## Begin

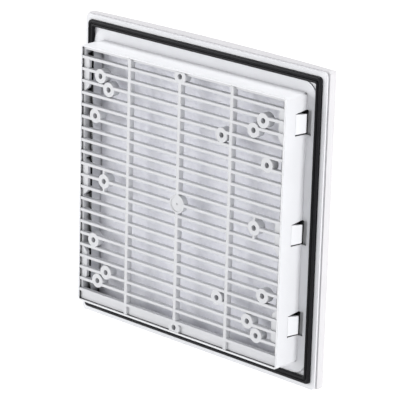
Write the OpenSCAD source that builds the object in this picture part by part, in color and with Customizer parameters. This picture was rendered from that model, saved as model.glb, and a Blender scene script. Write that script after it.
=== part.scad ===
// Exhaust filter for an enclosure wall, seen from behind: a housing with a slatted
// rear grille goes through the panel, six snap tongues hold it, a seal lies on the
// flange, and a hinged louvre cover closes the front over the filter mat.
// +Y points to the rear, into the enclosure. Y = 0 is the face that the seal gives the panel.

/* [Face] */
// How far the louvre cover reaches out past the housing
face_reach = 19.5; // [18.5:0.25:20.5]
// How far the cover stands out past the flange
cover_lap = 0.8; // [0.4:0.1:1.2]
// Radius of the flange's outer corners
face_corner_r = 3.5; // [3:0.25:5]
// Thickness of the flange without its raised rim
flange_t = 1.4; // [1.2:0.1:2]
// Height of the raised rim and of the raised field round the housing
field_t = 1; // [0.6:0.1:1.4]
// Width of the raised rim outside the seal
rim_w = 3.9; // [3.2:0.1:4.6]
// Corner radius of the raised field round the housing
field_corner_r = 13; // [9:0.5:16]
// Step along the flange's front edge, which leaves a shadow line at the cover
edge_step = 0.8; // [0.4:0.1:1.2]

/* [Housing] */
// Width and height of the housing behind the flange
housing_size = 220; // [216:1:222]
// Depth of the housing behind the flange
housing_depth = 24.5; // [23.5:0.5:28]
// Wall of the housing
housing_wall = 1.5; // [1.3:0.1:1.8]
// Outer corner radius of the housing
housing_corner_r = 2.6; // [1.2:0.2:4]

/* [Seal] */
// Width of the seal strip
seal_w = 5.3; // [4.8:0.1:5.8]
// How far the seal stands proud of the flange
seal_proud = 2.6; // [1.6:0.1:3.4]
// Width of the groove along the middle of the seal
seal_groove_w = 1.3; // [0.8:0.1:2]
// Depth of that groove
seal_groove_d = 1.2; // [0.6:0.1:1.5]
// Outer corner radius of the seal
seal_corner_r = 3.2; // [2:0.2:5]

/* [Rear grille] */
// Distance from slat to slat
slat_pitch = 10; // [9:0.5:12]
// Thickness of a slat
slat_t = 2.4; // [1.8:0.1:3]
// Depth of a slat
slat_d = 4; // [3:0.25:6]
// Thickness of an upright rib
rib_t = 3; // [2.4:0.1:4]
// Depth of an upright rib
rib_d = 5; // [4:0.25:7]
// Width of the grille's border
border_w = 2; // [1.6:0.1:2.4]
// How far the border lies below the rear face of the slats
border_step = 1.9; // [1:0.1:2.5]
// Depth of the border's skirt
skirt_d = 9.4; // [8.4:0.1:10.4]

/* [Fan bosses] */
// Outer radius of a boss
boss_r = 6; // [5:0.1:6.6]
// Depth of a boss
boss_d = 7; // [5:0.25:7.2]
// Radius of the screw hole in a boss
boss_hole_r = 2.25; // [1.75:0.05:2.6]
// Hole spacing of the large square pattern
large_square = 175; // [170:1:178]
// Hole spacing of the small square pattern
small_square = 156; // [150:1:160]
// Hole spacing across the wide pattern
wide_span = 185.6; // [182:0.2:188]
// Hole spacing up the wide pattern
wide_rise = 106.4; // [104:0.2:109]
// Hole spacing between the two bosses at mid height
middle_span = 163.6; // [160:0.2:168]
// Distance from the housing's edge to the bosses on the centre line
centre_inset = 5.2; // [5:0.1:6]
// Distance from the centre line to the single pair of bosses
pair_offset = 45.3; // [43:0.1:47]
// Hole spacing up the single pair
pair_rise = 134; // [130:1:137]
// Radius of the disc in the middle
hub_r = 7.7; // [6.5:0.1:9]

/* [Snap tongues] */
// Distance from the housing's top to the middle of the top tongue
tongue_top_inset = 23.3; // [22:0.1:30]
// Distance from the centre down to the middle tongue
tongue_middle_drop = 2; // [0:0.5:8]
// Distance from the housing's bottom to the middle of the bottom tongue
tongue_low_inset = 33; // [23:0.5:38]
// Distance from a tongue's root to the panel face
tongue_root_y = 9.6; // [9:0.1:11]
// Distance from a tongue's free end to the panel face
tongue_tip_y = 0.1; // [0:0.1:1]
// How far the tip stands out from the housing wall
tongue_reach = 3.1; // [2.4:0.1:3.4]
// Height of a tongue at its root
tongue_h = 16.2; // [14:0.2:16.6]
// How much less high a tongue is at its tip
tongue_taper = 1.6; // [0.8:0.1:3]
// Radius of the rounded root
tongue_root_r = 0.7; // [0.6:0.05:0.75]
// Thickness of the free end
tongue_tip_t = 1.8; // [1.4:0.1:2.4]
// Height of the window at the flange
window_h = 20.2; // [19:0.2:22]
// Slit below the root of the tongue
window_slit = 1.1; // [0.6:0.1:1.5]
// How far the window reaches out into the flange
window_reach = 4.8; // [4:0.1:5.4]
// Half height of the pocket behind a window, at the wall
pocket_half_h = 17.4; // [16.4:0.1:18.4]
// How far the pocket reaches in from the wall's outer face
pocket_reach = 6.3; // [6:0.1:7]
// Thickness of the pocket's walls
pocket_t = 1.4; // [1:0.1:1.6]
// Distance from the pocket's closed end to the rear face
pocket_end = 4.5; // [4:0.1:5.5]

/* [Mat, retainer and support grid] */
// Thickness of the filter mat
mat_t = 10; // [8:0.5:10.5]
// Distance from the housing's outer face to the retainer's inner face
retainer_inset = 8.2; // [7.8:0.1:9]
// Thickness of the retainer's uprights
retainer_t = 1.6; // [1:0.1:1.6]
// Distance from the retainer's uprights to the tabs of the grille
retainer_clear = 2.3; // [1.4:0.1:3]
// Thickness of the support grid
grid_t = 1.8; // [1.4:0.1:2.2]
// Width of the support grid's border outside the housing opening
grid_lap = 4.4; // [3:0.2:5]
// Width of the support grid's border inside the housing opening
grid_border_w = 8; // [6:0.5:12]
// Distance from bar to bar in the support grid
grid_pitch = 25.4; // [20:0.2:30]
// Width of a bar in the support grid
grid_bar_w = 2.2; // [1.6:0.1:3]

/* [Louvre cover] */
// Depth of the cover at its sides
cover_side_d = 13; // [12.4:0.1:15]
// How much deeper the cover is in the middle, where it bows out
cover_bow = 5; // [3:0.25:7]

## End

» Stated goal:
Look over the material above and show each line where "that" appears.

» Task answer:
Write the OpenSCAD source that builds the object in this picture part by part, in color and with Customizer parameters. This picture was rendered from that model, saved as model.glb, and a Blender scene script. Write that script after it.
// +Y points to the rear, into the enclosure. Y = 0 is the face that the seal gives the panel.
// Depth of that groove